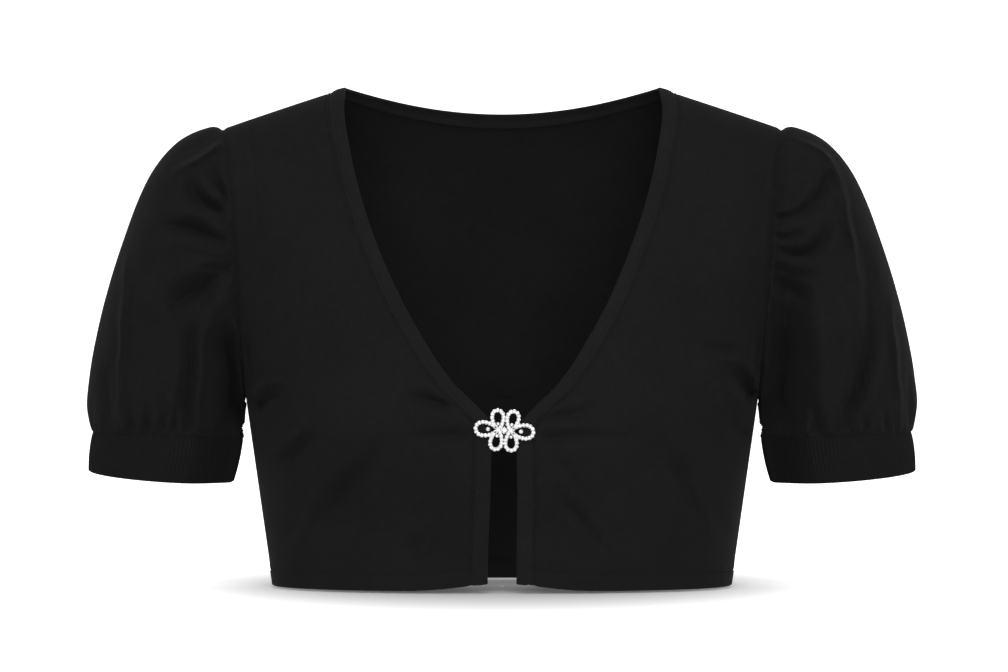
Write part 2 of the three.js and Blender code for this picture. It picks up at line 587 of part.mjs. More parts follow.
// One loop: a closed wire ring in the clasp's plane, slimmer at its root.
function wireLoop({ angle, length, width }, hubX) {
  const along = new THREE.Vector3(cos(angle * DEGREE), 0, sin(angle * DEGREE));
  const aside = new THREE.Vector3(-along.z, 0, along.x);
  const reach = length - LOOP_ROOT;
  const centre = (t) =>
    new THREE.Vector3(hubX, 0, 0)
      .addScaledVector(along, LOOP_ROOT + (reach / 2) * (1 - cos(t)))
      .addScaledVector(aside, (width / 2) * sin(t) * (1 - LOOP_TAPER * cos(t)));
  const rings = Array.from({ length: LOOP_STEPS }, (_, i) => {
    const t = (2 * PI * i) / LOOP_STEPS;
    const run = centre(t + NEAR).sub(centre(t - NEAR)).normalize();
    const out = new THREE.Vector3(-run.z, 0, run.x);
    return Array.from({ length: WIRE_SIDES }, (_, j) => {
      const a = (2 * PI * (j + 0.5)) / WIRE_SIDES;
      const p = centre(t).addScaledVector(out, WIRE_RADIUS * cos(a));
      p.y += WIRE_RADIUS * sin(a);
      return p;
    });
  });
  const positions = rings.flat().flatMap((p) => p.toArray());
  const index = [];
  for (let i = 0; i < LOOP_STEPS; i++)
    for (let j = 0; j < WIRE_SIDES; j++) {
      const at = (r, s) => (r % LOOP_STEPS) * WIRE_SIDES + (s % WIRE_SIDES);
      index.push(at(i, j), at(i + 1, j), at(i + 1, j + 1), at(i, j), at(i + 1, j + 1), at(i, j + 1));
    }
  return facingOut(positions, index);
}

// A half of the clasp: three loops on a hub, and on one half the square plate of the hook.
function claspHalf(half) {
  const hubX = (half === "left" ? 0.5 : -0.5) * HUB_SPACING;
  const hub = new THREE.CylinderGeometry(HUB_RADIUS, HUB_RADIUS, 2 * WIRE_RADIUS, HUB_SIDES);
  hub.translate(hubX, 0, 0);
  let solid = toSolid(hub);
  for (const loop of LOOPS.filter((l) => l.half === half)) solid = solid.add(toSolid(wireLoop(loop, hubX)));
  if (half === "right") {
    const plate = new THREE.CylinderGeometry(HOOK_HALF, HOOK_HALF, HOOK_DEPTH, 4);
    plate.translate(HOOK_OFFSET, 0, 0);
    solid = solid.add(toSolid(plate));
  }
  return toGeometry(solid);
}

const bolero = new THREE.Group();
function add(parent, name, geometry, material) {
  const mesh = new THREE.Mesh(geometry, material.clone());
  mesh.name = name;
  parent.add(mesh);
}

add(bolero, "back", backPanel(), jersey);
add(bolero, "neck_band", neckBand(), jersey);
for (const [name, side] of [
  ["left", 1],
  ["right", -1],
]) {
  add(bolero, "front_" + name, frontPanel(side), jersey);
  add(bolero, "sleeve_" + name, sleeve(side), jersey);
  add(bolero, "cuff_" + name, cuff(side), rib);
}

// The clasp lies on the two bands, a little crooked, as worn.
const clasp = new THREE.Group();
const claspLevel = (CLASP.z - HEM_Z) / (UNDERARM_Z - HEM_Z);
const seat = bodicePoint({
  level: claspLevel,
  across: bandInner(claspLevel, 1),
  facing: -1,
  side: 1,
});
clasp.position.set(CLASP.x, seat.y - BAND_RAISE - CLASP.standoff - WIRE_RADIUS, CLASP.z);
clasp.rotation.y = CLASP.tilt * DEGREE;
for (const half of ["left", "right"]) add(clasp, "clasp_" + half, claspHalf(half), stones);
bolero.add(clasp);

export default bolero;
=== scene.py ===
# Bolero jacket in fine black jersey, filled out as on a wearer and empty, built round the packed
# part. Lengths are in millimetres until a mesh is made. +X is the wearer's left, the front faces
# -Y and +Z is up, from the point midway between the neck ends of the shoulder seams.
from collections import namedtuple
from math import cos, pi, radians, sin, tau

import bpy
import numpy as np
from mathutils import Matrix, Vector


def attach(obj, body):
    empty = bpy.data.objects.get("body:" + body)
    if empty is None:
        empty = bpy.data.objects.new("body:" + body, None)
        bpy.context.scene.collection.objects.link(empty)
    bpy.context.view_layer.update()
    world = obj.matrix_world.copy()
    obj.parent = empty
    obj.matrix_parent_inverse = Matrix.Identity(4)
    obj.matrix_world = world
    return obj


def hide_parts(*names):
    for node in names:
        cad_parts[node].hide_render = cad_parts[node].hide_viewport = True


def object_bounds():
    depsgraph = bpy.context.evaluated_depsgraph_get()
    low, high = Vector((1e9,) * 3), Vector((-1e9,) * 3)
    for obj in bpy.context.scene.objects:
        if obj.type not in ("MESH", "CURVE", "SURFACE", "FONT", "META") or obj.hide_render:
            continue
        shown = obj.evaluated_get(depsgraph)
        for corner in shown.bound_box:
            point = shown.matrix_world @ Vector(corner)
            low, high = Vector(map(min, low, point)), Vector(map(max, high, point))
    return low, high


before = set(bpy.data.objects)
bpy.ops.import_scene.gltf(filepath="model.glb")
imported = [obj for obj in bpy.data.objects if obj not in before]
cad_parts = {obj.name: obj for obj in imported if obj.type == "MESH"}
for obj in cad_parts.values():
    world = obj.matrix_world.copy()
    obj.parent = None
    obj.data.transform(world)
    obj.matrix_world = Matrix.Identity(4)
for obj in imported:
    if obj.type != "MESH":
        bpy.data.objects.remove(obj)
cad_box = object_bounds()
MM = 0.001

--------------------

Brief:
Of the lines above, extract only those from the line with "bpy.context.scene.collection.objects.link(empty)" to the line with "for node in", both included, exactly as written.

Response to the task:
        bpy.context.scene.collection.objects.link(empty)
    bpy.context.view_layer.update()
    world = obj.matrix_world.copy()
    obj.parent = empty
    obj.matrix_parent_inverse = Matrix.Identity(4)
    obj.matrix_world = world
    return obj


def hide_parts(*names):
    for node in names:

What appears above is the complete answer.